Pendant que le gouvernement continue à veiller au maintien du bon ordre et aide ainsi de la manière la plus efficace à la convalescence de la société, l’assemblée législative, en dépit des agitations convulsives de la montagne, fait de bonnes lois ou défait les mauvaises, ce qui est le grand point. Nous voulons parler ici du rétablissement de l’impôt sur les boissons. C’est, selon nous, le plus grand fait politique de la dernière quinzaine.
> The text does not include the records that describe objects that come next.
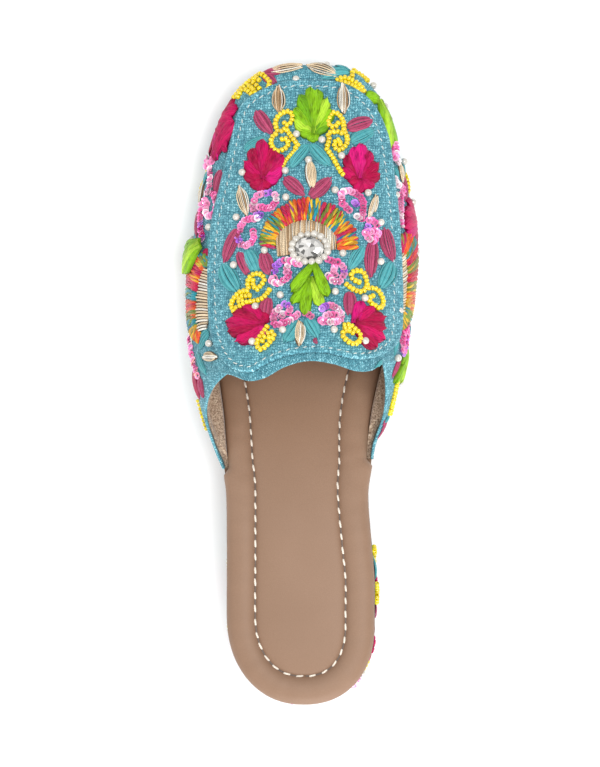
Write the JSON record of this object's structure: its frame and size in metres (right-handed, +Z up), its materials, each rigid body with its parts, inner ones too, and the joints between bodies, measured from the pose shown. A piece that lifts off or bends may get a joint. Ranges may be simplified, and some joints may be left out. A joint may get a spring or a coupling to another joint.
{
  "type": "khussa mule",
  "caption": "Woman's left backless khussa: embroidered cloth upper with a loafer plug, padded leather footbed and a low covered block heel.",
  "frame": {"origin": "on the floor, midway along and midway across the whole shoe", "axes": "+Y towards the toe, +X towards the inner side of the foot, +Z up"},
  "size_m": [0.0902, 0.2552, 0.0633],
  "materials": {
    "upper_cloth": "coarse turquoise handloom weave",
    "plug_cloth": "coarse turquoise handloom weave",
    "heel_cloth": "coarse turquoise handloom weave",
    "footbed_leather": "soft tan fine grain",
    "sole": "matt tan resin sheet",
    "heel_rubber": "matt dark top piece",
    "lining": "beige brushed lining",
    "stitch_thread": "waxed cream thread",
    "silk_thread": "lustrous embroidery silk in several colours",
    "ribbon": "satin ribbon in lime green and magenta",
    "zari": "pale gold wire coil",
    "seed_bead": "opaque yellow glass bead",
    "sequin": "pink and violet pearlescent cup sequin",
    "pearl": "ivory pearl",
    "crystal": "foil-backed cut stone"
  },
  "bodies": {
    "root": {"upper": "upper_cloth", "plug": "plug_cloth", "heel": "heel_cloth", "footbed": "footbed_leather", "outsole": "sole", "heel_lift": "heel_rubber"}
  },
  "joints": []
}
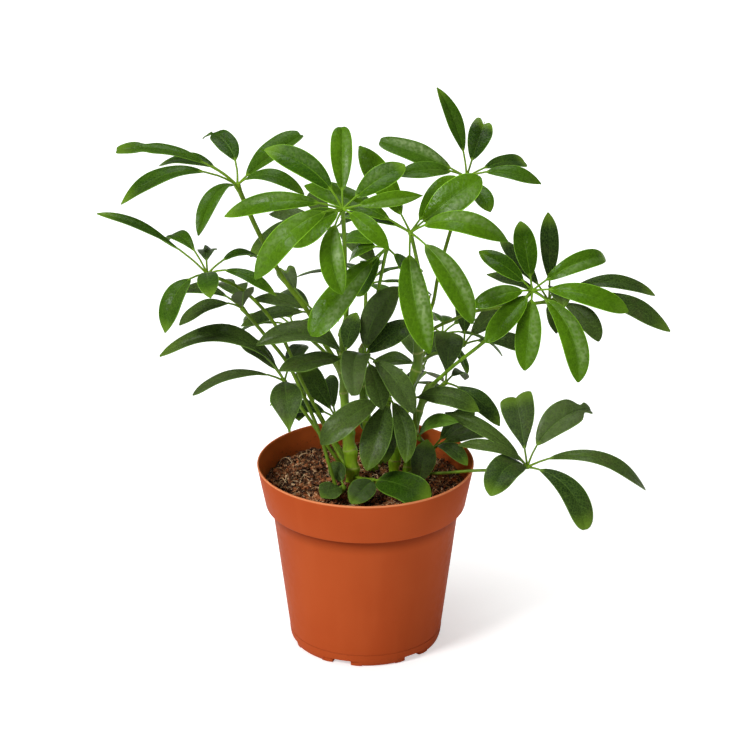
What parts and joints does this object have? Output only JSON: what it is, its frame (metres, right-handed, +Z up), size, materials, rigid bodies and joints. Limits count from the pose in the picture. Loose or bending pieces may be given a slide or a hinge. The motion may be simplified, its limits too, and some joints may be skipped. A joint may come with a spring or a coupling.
{
  "type": "potted umbrella plant",
  "caption": "Young umbrella plant with glossy palmate leaves on long stalks, several stems standing in soil in a thin plastic grower's pot with a collar band and foot notches.",
  "frame": {"origin": "centre of the pot's flat underside, on the ground", "axes": "+X to the right of the front view, +Y away from the viewer, +Z up"},
  "size_m": [0.4035, 0.2348, 0.4],
  "materials": {
    "pot_plastic": "satin",
    "soil": "rough",
    "stem": "satin",
    "leaf_young": "glossy",
    "leaf_mid": "glossy",
    "leaf_old": "satin"
  },
  "bodies": {
    "root": {"pot": "pot_plastic", "soil": "soil", "stem_main": "stem", "stem_right": "stem", "stem_side": "stem", "stem_middle": "stem", "leaf_left_high": "leaf_mid", "leaf_crown_left": "leaf_young", "leaf_crown_right": "leaf_young", "leaf_crown_middle": "leaf_young", "leaf_crown_back": "leaf_mid", "leaf_right_front": "leaf_young", "leaf_right_back": "leaf_old", "leaf_right_low": "leaf_old", "leaf_left_far": "leaf_mid", "leaf_left_middle": "leaf_old", "leaf_left_low": "leaf_old", "leaf_centre_left": "leaf_old", "leaf_centre_front": "leaf_old", "leaf_centre_low": "leaf_old", "leaf_centre_right": "leaf_old", "leaf_right_inner": "leaf_old", "leaf_side_right": "leaf_old", "leaf_low_right": "leaf_old", "leaf_right_inner_back": "leaf_old", "leaf_middle_right": "leaf_old", "leaf_crown_back_left": "leaf_old", "leaf_left_inner": "leaf_old", "leaf_low_left_back": "leaf_old", "leaf_low_front": "leaf_mid", "leaf_low_back": "leaf_old", "leaf_back_centre": "leaf_mid", "leaf_back_left": "leaf_mid", "leaf_back_right": "leaf_mid", "leaf_back_low": "leaf_old", "leaf_back_low_left": "leaf_old"}
  },
  "joints": []
}
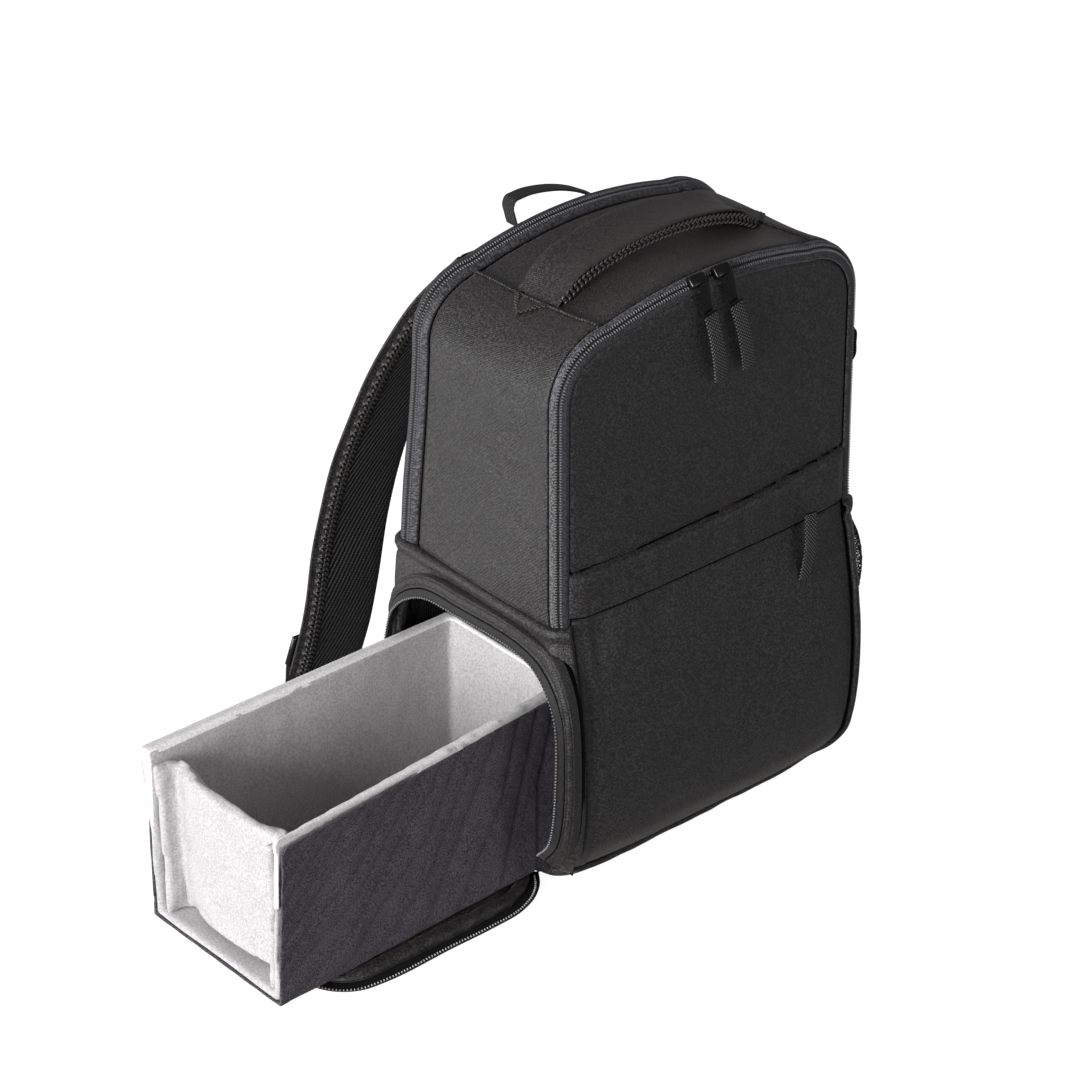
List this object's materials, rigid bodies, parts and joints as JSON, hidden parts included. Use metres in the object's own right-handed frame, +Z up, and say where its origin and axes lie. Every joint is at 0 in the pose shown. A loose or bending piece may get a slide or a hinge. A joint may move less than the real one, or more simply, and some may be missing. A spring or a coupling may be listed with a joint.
{
  "type": "camera backpack",
  "caption": "Upright camera backpack on its flat base, with an open side door and a padded camera insert slid part of the way out of it",
  "frame": {"origin": "middle of the bag's flat base, on the floor", "axes": "+Z up, +X to the right as the front panel is faced, -Y the way the front panel looks, +Y towards the wearer's back"},
  "size_m": [0.562, 0.3841, 0.4888],
  "materials": {
    "satin": "soft satin twill, brownish black",
    "zip_tape": "woven tape with a fine coil",
    "mesh": "black spacer mesh",
    "webbing": "coarse woven webbing",
    "gloss": "dark glossy fittings",
    "charcoal": "matte woolly charcoal cloth",
    "fleece": "short light grey fleece"
  },
  "bodies": {
    "bag": {"main_gusset": "satin", "front_zipper": "zip_tape", "rear_zipper": "zip_tape", "back_gusset": "satin", "front_panel": "satin", "front_pocket": "satin", "pocket_placket": "satin", "pocket_pull": "webbing", "back_panel": "mesh", "lower_shell": "satin", "door_frame": "satin", "door_zipper": "zip_tape", "flap_panel": "satin", "flap_mesh": "mesh", "flap_rim": "satin", "flap_zipper": "zip_tape", "handle_pad": "mesh", "handle_cover": "satin", "handle_anchor_left": "satin", "handle_anchor_right": "satin", "front_slider_left": "gloss", "front_slider_right": "gloss", "front_tab_left": "gloss", "front_tab_right": "gloss", "front_pull_left": "webbing", "front_pull_right": "webbing", "rear_slider": "gloss", "rear_pull": "webbing", "hang_loop": "webbing", "side_loop": "webbing", "mesh_pocket": "mesh", "mesh_pocket_hem": "webbing", "strap_pad_left": "mesh", "strap_pad_right": "mesh", "strap_cover_left": "satin", "strap_cover_right": "satin", "buckle_left": "gloss", "buckle_right": "gloss", "buckle_tab_left": "webbing", "buckle_tab_right": "webbing", "lower_webbing_left": "webbing", "lower_webbing_right": "webbing", "corner_tab_left": "satin", "corner_tab_right": "satin"},
    "insert": {"insert_cover": "charcoal", "insert_lining": "fleece", "insert_divider": "fleece"}
  },
  "joints": [
    {"name": "insert_slide", "type": "slide", "parent": "bag", "child": "insert", "axis": [1, 0, 0], "range_m": [-0.07, 0.216]}
  ]
}
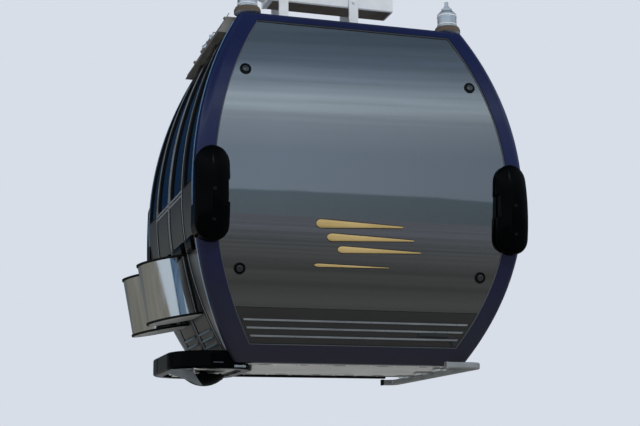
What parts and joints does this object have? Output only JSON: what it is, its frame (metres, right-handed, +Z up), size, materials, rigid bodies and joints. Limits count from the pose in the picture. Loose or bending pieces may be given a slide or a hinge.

418 voix contre 241 ont décidé le maintien de l’impôt des boissons. On nous permettra de revenir sur cette discussion mémorable, et de chercher à faire ressortir quelques-unes des vérités qu’elle a mises en lumière. Nous vivons dans un temps où il ne faut pas se lasser de répéter les vérités utiles, et il n’y en a pas de plus importantes, en ce moment, que celles qui tendent à démontrer l’extravagance de la plupart des attaques dirigées contre notre système d’impôts.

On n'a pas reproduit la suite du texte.